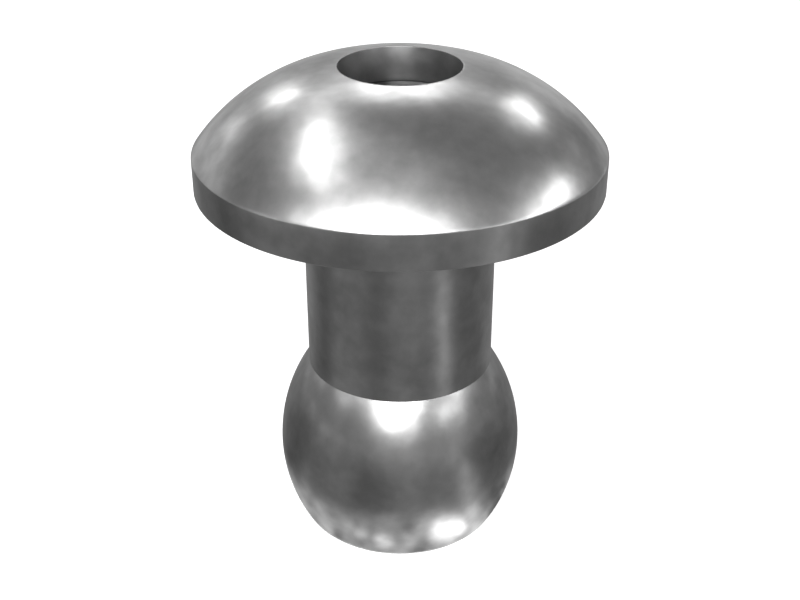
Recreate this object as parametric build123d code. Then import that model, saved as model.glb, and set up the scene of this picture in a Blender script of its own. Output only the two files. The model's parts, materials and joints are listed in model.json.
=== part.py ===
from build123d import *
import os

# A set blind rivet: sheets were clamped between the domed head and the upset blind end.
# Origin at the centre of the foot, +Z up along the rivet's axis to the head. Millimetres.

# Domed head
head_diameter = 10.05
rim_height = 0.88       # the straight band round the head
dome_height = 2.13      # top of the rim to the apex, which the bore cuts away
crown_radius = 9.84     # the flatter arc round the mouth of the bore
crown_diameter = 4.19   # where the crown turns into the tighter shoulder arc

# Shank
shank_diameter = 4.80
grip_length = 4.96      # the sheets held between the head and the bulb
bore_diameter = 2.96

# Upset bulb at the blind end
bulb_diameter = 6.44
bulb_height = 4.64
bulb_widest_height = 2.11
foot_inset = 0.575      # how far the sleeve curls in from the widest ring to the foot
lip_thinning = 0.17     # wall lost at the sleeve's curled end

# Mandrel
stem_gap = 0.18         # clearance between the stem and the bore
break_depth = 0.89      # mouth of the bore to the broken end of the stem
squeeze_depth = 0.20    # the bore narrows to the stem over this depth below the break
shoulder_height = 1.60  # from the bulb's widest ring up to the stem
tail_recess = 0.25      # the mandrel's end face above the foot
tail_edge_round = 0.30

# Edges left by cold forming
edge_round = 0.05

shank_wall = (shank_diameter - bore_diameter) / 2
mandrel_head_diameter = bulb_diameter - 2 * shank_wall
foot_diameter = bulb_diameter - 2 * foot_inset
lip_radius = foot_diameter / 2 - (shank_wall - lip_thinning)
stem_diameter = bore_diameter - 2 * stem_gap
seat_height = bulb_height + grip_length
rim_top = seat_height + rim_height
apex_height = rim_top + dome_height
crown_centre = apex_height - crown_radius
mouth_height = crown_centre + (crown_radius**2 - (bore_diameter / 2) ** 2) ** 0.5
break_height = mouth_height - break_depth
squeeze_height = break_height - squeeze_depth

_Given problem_
Copy all lines above containing the string "this".

_Completed task_
Recreate this object as parametric build123d code. Then import that model, saved as model.glb, and set up the scene of this picture in a Blender script of its own. Output only the two files. The model's parts, materials and joints are listed in model.json.
squeeze_depth = 0.20    # the bore narrows to the stem over this depth below the break